San Francisco made history in 2019 when its Board of Supervisors voted to ban city agencies including the police department from using face recognition. About two dozen other US cities have since followed suit. But on Tuesday, San Francisco voters appeared to turn against the idea of restricting police technology, backing a ballot proposition that will make it easier for city police to deploy drones and other surveillance tools.
Proposition E passed with 60 percent of the vote and was backed by San Francisco mayor London Breed. It gives the San Francisco Police Department new freedom to install public security cameras and deploy drones without oversight from the city’s Police Commission or Board of Supervisors. It also loosens a requirement that SFPD get clearance from the Board of Supervisors before adopting new surveillance technology, allowing approval to be sought any time within the first year.
Matt Cagle, a senior staff attorney with the American Civil Liberties Union of Northern California, says those changes leave the existing ban on face recognition in place but loosen other important protections. “We’re concerned that Proposition E will result in people in San Francisco being subject to unproven and dangerous technology,” he says. “This is a cynical attempt by powerful interests to exploit fears about crime and shift more power to the police.”
Mayor Breed and other backers have positioned it as an answer to concern about crime in San Francisco. Crime figures have broadly declined, but fentanyl has recently driven an increase in overdose deaths, and commercial downtown neighborhoods are still struggling with pandemic-driven office and retail vacancies. The proposition was also supported by groups associated with the tech industry, including the campaign group GrowSF, which did not respond to a request for comment.
“By supporting the work of our police officers, expanding our use of technology, and getting officers out from behind their desks and onto our streets, we will continue in our mission to make San Francisco a safer city,” Mayor Breed said in a statement on the proposition passing. She noted that 2023 saw the lowest crime rates in a decade in the city—except for a pandemic blip in 2020—with rates of property crime and violent crime continuing to decline further in 2024.

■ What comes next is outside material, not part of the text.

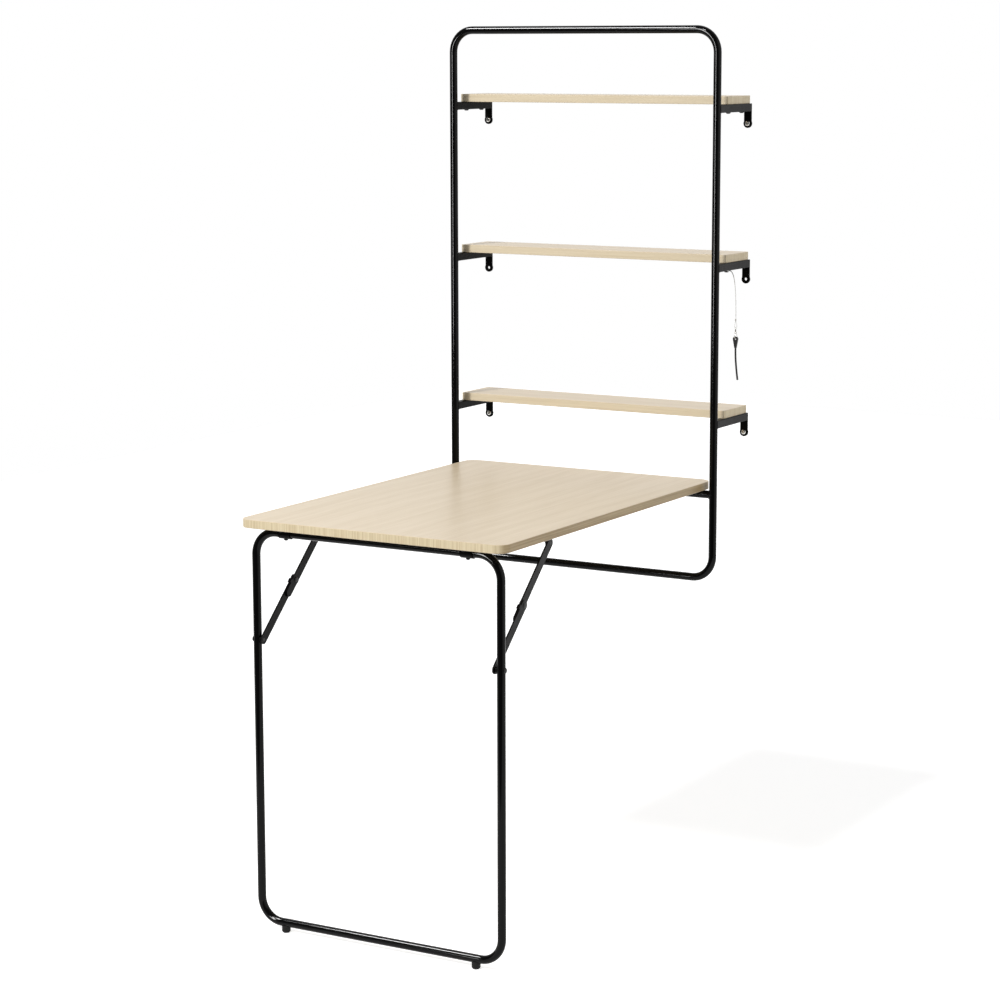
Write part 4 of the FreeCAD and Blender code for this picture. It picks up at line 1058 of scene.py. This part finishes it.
def add_floor():
    """A floor under the table's feet that takes its shadow."""
    shape = bmesh.new()
    bmesh.ops.create_grid(shape, x_segments=2, y_segments=2, size=FLOOR_REACH)
    bmesh.ops.translate(shape, verts=shape.verts, vec=(0, FLOOR_FRONT + FLOOR_REACH, FLOOR_Z))
    floor = new_object("floor", smooth_mesh("floor", shape))
    floor.data.materials.append(floor_look())


def add_sun(name, towards, strength, softness, shiny):
    """Even light from a direction, softened over that many degrees, with or without its gloss."""
    sun = bpy.data.lights.new(name, "SUN")
    sun.energy = strength
    sun.angle = math.radians(softness)
    item = new_object(name, sun)
    item.visible_glossy = shiny
    item.matrix_world = Vector(towards).to_track_quat("Z", "Y").to_matrix().to_4x4()


def chosen_nodes(name, wanted):
    """A collection of the CAD nodes whose name passes a test."""
    group = bpy.data.collections.new(name)
    for node_name, node in frame["nodes"].items():
        if wanted(node_name):
            group.objects.link(node)
    return group


def add_softbox(name, place, aim, size, watts, wanted):
    """A softbox that faces a point. With a test of node names, it makes highlights on those."""
    lamp = bpy.data.lights.new(name, "AREA")
    lamp.shape = "RECTANGLE"
    lamp.size, lamp.size_y = size
    lamp.energy = watts
    item = new_object(name, lamp)
    item.visible_camera = False
    if wanted:
        item.visible_diffuse = False
        item.light_linking.receiver_collection = chosen_nodes(f"lit_by_{name}", wanted)
    turn = (Vector(aim) - Vector(place)).to_track_quat("-Z", "Y")
    item.matrix_world = Matrix.Translation(place) @ turn.to_matrix().to_4x4()


# ---------------------------------------------------------------- the scene

add_camera()
looks = make_looks()
add_lanyard()
dress_nodes()
for screw_node, screw_facts in SCREWS.items():
    add_screws(screw_node, *screw_facts)
for rivet_node, rivet_facts in RIVETS.items():
    add_rivets(rivet_node, *rivet_facts)
add_wall_screws()
add_weld_beads()

add_world()
add_floor()
for sun_name, sun_facts in SUNS.items():
    add_sun(sun_name, *sun_facts)
for box_name, box_facts in SOFTBOXES.items():
    add_softbox(box_name, *box_facts)
bpy.context.scene.view_settings.view_transform = "Standard"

Proposition E also gives police more freedom to pursue suspects in car chases and reduces paperwork obligations, including when officers resort to use of force.
Caitlin Seeley George, managing director and campaign director for Fight for the Future, a nonprofit that has long campaigned against the use of face recognition, calls the proposition “a blow to the hard-fought reforms that San Francisco has championed in recent years to rein in surveillance.”
“By expanding police use of surveillance technology, while simultaneously reducing oversight and transparency, it undermines peoples’ rights and will create scenarios where people are at greater risk of harm,” George says.
Although Cagle of the ACLU shares her concerns that San Francisco citizens will be less safe, he says the city should retain its reputation for having catalyzed a US-wide pushback against surveillance. San Francisco’s 2019 ban on face recognition was followed by about two dozen other cities, many of which also added new oversight mechanisms for police surveillance.
“What San Francisco started by passing that ban and oversight legislation is so much bigger than the city,” Cagle says. “It normalized rejecting the idea that surveillance systems will be rolled out simply because they exist.”
The San Francisco Mayor’s Office hasn’t said which type of drone, surveillance, or body-worn cameras police might use under the new rules. Anshel Sag, a principal analyst at Moor Insights & Strategy, a tech research firm, notes that almost all newer drones on the market have forms of face recognition technology built in. Some of Insta360’s action cameras include this, he says, as well as drones made by DJI, the world’s largest commercial drone maker. “DJI’s cameras use it to track a person and stabilize the video capture,” he says.
In some cases, the customer may be able to toggle off tracking options. And, Sag adds, the video-capture technology may be more coarse and not specifically track a face. But this isn’t always clear to users of the technology, he says, “because the object-tracking algorithms operate like a black box.”
Saira Hussain, a senior staff attorney for the the Electronic Frontier Foundation, notes that San Francisco’ previous ban on face recognition allows the police department to possess devices with the technology built in if it’s a manufacturer-installed capability. (San Francisco’s Board of Supervisors had to update the law to make iPhones, which use face recognition technology to unlock, legal.) The law stipulates that these devices not be acquired for the basis of using them in policing functions.
More concerning to the EFF specifically is how Proposition E allows for a certain level of secrecy around surveillance technologies trialed by SFPD, for as long as a year without being disclosed, Hussain says. “It’s about making sure the police stick to the contours of the law.”